Count how many lines have the word "bodies" in them. Reply with that number by itself.
□ □ □ □
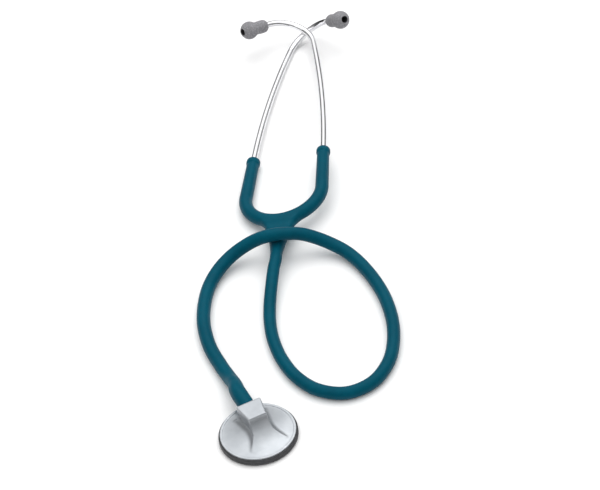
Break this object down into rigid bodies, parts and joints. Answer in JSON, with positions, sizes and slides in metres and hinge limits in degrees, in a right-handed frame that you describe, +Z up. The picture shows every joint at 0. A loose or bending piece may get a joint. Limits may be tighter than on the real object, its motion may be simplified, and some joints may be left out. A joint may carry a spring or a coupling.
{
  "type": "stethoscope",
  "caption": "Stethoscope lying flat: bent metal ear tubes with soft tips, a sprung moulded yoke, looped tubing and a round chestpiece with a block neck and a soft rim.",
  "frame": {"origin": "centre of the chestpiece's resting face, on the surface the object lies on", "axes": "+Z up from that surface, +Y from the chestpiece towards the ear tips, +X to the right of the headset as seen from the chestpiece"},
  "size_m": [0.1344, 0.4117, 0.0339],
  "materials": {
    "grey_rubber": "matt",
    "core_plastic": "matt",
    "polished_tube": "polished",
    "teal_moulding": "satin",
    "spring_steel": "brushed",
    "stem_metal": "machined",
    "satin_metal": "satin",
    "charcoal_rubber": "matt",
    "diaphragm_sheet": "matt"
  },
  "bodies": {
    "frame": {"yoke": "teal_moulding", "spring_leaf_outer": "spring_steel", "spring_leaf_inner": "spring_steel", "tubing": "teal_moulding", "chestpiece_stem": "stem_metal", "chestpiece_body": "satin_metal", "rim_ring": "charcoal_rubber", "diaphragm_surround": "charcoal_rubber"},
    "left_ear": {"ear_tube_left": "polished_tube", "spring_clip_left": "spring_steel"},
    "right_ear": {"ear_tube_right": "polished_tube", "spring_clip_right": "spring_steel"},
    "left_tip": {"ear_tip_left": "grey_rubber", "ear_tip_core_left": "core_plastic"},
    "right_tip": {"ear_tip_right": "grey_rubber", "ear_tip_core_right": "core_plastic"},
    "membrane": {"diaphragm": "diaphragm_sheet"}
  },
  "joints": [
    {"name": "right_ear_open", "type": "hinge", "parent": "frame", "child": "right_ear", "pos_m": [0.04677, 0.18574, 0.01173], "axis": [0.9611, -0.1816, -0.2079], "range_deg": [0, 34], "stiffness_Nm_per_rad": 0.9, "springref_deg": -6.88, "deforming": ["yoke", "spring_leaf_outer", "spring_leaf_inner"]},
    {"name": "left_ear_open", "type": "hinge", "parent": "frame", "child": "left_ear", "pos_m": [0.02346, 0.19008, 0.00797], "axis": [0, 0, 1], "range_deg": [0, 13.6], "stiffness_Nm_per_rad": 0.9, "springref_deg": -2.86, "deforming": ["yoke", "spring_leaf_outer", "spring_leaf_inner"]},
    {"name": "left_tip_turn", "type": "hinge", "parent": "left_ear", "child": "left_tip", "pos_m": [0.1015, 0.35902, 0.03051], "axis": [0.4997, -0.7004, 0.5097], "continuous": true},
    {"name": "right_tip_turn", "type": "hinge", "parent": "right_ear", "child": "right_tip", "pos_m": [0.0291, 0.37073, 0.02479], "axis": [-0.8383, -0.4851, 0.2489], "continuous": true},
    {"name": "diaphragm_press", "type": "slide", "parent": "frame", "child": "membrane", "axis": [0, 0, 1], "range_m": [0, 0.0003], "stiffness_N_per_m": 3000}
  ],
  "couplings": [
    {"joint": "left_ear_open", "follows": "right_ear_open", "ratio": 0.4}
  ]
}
□ □ □ □
_FULL OUTPUT:_ 2